Exercise details: Quote the entries below from the line with "for (const [name, body]" through the line with "# Finishes and", both ends included, and only those lines.

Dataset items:
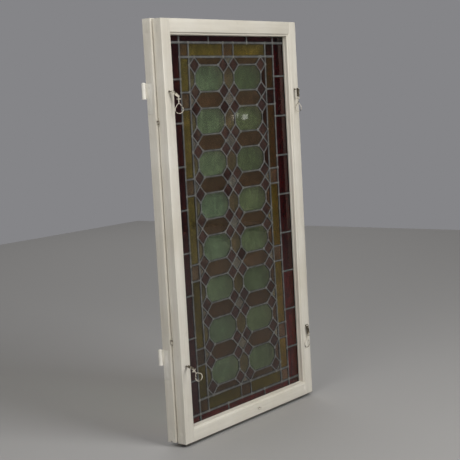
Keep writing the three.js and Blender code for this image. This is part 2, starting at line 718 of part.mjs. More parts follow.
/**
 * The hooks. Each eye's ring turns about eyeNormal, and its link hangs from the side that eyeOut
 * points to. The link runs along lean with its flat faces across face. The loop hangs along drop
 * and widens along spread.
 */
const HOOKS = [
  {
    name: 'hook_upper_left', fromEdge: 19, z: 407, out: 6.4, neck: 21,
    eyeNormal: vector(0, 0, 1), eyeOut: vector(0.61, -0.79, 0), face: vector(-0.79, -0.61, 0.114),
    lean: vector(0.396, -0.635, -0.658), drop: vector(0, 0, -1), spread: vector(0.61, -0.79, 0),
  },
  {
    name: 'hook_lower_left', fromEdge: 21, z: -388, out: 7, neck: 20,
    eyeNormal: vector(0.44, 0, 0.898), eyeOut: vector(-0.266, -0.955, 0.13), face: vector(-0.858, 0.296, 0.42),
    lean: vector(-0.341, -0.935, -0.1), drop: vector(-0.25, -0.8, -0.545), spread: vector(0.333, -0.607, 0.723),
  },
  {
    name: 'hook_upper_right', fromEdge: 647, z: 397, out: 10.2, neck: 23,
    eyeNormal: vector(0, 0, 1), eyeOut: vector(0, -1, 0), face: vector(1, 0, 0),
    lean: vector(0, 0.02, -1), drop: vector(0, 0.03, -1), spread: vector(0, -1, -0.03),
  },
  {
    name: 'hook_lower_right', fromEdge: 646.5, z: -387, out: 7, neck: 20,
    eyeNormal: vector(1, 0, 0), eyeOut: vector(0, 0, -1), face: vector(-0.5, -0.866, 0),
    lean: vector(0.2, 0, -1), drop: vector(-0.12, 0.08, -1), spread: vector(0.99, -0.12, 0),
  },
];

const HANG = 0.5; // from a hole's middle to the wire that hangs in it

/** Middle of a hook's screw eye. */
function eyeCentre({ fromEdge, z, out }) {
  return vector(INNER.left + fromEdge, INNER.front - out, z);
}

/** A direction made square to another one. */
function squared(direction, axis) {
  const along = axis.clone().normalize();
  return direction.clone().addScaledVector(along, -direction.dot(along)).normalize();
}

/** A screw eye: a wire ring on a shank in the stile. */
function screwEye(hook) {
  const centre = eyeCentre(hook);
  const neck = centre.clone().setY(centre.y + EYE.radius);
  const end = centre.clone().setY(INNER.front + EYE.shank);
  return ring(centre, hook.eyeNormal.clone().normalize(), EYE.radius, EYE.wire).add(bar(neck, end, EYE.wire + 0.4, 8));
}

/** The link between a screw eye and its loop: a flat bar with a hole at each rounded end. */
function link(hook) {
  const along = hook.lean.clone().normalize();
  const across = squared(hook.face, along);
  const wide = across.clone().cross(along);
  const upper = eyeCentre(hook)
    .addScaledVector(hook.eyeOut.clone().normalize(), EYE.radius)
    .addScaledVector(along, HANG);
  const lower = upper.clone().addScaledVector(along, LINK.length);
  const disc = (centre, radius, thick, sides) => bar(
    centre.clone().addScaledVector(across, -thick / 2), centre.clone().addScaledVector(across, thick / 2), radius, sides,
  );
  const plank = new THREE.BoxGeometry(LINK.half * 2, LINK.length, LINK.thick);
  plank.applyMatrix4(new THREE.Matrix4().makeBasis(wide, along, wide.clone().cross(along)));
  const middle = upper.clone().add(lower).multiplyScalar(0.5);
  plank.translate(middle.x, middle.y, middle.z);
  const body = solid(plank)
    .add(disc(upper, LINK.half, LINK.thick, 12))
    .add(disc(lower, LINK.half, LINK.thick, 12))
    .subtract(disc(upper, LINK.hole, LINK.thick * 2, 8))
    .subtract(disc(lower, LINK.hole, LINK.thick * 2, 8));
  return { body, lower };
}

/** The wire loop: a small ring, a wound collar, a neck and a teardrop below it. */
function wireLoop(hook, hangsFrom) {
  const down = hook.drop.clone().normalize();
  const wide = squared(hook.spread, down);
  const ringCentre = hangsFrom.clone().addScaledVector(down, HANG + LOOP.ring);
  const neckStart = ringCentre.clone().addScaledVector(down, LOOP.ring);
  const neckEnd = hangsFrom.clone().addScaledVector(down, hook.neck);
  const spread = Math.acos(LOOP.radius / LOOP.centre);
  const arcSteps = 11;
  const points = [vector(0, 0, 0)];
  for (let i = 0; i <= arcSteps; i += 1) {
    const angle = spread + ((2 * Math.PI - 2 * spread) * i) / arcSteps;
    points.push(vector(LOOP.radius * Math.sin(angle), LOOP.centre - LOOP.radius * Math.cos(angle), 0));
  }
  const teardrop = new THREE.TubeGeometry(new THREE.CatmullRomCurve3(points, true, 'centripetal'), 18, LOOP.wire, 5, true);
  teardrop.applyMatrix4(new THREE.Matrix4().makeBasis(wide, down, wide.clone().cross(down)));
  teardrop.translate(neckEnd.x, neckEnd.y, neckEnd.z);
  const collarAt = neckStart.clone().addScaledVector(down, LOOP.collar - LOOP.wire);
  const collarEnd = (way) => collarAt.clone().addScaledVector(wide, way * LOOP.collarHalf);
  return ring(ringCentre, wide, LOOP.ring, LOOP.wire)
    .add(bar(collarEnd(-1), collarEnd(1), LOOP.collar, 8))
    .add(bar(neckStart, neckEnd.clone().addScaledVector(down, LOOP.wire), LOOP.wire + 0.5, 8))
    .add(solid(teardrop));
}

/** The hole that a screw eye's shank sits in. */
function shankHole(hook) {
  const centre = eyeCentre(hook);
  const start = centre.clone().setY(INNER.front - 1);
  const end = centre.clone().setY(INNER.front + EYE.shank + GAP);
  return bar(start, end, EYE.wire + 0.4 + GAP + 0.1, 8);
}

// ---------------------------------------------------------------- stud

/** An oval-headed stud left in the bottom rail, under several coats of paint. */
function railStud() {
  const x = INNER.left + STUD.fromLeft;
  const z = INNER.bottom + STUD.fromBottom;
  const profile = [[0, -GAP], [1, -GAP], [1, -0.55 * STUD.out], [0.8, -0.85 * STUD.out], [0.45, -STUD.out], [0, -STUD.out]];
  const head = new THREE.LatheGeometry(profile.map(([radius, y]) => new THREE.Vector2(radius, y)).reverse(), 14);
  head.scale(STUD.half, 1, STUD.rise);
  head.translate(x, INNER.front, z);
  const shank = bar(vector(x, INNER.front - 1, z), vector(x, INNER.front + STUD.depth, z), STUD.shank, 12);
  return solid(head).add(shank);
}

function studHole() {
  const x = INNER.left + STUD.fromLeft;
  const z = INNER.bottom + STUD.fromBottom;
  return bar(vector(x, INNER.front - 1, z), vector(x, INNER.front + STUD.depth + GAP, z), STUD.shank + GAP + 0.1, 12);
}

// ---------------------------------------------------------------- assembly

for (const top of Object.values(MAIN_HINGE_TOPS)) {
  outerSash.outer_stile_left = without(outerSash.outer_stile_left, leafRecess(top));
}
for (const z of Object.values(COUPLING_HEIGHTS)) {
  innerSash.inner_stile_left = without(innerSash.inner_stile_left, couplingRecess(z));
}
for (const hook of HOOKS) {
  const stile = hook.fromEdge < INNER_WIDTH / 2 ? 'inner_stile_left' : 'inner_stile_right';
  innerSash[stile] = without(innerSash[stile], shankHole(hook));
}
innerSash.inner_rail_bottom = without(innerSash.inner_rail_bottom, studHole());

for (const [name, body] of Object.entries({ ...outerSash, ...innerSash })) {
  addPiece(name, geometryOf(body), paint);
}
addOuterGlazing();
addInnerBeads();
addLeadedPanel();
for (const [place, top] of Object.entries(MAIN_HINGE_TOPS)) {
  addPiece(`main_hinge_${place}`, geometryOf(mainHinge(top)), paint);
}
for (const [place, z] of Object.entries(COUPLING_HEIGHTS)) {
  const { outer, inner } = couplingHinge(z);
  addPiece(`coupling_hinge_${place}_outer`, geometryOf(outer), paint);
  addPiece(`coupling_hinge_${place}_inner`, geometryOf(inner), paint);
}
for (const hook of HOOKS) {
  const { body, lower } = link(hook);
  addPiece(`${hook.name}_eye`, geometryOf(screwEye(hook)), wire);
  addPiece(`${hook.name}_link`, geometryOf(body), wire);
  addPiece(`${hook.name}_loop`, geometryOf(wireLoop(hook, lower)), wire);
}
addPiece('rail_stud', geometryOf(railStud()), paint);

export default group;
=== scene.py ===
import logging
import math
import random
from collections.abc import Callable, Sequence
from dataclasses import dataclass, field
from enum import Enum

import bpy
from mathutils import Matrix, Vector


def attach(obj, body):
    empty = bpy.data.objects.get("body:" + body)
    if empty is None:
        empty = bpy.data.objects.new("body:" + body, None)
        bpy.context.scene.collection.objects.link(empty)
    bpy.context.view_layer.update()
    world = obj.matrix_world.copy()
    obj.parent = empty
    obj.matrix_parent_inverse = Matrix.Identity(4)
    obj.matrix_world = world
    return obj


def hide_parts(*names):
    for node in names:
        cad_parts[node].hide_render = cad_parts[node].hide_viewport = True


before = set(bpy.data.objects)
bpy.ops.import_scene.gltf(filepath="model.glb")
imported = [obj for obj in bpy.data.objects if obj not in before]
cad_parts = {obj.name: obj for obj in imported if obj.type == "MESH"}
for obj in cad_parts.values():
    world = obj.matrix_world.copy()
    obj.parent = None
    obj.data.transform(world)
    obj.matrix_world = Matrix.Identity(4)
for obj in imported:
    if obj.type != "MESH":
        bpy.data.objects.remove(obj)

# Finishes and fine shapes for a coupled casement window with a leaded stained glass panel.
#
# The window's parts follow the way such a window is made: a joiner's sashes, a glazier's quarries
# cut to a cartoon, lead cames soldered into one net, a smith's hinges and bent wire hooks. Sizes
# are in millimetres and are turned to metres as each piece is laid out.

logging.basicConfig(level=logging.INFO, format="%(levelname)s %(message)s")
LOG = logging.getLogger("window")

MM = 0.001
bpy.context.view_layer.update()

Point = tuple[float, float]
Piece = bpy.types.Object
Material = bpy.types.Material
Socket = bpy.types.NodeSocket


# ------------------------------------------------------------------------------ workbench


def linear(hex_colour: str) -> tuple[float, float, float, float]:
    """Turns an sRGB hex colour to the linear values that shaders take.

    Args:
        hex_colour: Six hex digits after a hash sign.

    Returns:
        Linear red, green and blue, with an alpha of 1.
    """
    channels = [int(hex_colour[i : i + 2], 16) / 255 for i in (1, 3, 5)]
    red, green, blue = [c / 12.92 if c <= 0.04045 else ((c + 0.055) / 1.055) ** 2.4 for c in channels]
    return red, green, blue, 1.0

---

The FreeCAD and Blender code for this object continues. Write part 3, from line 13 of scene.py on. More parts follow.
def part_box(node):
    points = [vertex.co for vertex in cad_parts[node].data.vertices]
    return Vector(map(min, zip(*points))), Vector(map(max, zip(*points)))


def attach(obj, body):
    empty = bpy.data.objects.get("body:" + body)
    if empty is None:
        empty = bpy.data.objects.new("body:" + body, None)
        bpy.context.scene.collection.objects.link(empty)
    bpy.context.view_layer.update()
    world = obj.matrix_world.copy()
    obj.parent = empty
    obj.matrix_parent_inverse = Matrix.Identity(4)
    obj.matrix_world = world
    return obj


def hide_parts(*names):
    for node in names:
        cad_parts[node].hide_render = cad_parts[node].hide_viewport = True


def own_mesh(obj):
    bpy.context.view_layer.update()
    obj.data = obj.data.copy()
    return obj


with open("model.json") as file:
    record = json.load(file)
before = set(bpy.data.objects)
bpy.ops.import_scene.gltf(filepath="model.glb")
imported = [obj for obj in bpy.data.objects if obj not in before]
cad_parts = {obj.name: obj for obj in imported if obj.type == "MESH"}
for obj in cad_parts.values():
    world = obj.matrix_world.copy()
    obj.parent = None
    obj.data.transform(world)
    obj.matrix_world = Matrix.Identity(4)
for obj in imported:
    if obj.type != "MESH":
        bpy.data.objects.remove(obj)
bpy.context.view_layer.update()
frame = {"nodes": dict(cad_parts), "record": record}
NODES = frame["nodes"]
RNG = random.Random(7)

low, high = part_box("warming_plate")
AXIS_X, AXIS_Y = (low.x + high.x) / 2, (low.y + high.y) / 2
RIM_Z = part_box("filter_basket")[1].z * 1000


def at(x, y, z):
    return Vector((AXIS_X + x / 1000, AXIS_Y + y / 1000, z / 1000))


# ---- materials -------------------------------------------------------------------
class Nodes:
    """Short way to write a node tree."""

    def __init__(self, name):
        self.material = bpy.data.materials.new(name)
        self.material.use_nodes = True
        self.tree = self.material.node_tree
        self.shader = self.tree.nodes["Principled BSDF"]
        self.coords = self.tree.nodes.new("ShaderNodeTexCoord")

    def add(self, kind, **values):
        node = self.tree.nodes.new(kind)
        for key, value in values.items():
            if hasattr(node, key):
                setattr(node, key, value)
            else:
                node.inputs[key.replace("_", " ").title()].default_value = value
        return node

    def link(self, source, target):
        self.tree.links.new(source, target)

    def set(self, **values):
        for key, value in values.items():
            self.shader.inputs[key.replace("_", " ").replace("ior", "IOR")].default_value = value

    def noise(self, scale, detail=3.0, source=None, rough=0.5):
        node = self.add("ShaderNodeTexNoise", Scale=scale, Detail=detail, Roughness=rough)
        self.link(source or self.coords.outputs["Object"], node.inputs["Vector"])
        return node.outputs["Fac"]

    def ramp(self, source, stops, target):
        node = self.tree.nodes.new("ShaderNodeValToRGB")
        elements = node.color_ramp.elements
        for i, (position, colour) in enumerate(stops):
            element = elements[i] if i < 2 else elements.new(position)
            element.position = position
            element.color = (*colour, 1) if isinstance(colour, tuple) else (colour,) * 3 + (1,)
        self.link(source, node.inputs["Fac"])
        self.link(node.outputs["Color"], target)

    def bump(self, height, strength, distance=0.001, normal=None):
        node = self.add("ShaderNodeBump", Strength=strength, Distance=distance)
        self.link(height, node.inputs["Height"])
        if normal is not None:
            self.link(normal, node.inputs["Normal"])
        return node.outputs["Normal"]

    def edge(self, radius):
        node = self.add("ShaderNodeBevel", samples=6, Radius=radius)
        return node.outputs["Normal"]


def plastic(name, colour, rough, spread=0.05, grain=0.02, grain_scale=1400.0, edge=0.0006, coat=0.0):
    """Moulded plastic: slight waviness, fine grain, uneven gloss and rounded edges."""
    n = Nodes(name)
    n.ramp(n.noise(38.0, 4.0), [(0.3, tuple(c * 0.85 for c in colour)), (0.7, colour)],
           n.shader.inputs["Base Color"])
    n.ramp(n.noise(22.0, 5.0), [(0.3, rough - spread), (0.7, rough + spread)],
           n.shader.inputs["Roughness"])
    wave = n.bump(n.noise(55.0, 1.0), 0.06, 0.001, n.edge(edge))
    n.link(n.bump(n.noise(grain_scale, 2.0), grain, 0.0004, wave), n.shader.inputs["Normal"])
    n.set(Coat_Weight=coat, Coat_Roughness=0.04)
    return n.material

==

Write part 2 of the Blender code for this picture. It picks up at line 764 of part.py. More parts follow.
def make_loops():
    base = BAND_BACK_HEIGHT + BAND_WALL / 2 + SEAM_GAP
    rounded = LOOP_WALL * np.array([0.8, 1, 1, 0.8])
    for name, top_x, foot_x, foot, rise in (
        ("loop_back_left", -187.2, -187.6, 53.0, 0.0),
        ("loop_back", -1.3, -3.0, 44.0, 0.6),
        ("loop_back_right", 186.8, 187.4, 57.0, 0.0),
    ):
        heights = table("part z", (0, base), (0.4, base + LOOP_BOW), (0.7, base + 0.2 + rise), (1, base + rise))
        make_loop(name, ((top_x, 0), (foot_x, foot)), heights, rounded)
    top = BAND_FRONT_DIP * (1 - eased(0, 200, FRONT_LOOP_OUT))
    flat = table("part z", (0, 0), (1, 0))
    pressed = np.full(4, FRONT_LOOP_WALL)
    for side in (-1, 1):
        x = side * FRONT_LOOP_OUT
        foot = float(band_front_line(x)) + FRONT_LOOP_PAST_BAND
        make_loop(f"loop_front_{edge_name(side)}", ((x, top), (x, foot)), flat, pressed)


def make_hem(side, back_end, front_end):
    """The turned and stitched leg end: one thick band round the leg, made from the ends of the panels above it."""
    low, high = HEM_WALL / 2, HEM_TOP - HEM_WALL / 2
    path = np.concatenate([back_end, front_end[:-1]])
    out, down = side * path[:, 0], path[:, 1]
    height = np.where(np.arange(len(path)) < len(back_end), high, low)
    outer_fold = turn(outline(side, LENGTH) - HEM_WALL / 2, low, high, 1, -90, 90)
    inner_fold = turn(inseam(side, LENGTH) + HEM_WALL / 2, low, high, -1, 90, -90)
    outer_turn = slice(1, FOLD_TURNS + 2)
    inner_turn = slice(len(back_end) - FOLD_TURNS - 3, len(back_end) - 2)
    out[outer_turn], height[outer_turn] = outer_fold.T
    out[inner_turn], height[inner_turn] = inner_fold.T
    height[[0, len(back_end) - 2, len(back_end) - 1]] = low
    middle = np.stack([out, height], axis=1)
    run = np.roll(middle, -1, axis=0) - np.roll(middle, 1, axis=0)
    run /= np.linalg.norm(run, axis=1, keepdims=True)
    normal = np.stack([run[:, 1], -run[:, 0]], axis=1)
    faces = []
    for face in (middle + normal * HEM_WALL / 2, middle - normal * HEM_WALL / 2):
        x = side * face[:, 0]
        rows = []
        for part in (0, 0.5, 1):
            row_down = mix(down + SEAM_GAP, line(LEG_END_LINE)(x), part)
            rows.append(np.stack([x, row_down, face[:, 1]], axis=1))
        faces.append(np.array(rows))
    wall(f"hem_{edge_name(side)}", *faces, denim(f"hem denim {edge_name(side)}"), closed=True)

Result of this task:
for (const [name, body] of Object.entries({ ...outerSash, ...innerSash })) {
  addPiece(name, geometryOf(body), paint);
}
addOuterGlazing();
addInnerBeads();
addLeadedPanel();
for (const [place, top] of Object.entries(MAIN_HINGE_TOPS)) {
  addPiece(`main_hinge_${place}`, geometryOf(mainHinge(top)), paint);
}
for (const [place, z] of Object.entries(COUPLING_HEIGHTS)) {
  const { outer, inner } = couplingHinge(z);
  addPiece(`coupling_hinge_${place}_outer`, geometryOf(outer), paint);
  addPiece(`coupling_hinge_${place}_inner`, geometryOf(inner), paint);
}
for (const hook of HOOKS) {
  const { body, lower } = link(hook);
  addPiece(`${hook.name}_eye`, geometryOf(screwEye(hook)), wire);
  addPiece(`${hook.name}_link`, geometryOf(body), wire);
  addPiece(`${hook.name}_loop`, geometryOf(wireLoop(hook, lower)), wire);
}
addPiece('rail_stud', geometryOf(railStud()), paint);

export default group;
=== scene.py ===
import logging
import math
import random
from collections.abc import Callable, Sequence
from dataclasses import dataclass, field
from enum import Enum

import bpy
from mathutils import Matrix, Vector


def attach(obj, body):
    empty = bpy.data.objects.get("body:" + body)
    if empty is None:
        empty = bpy.data.objects.new("body:" + body, None)
        bpy.context.scene.collection.objects.link(empty)
    bpy.context.view_layer.update()
    world = obj.matrix_world.copy()
    obj.parent = empty
    obj.matrix_parent_inverse = Matrix.Identity(4)
    obj.matrix_world = world
    return obj


def hide_parts(*names):
    for node in names:
        cad_parts[node].hide_render = cad_parts[node].hide_viewport = True


before = set(bpy.data.objects)
bpy.ops.import_scene.gltf(filepath="model.glb")
imported = [obj for obj in bpy.data.objects if obj not in before]
cad_parts = {obj.name: obj for obj in imported if obj.type == "MESH"}
for obj in cad_parts.values():
    world = obj.matrix_world.copy()
    obj.parent = None
    obj.data.transform(world)
    obj.matrix_world = Matrix.Identity(4)
for obj in imported:
    if obj.type != "MESH":
        bpy.data.objects.remove(obj)

# Finishes and fine shapes for a coupled casement window with a leaded stained glass panel.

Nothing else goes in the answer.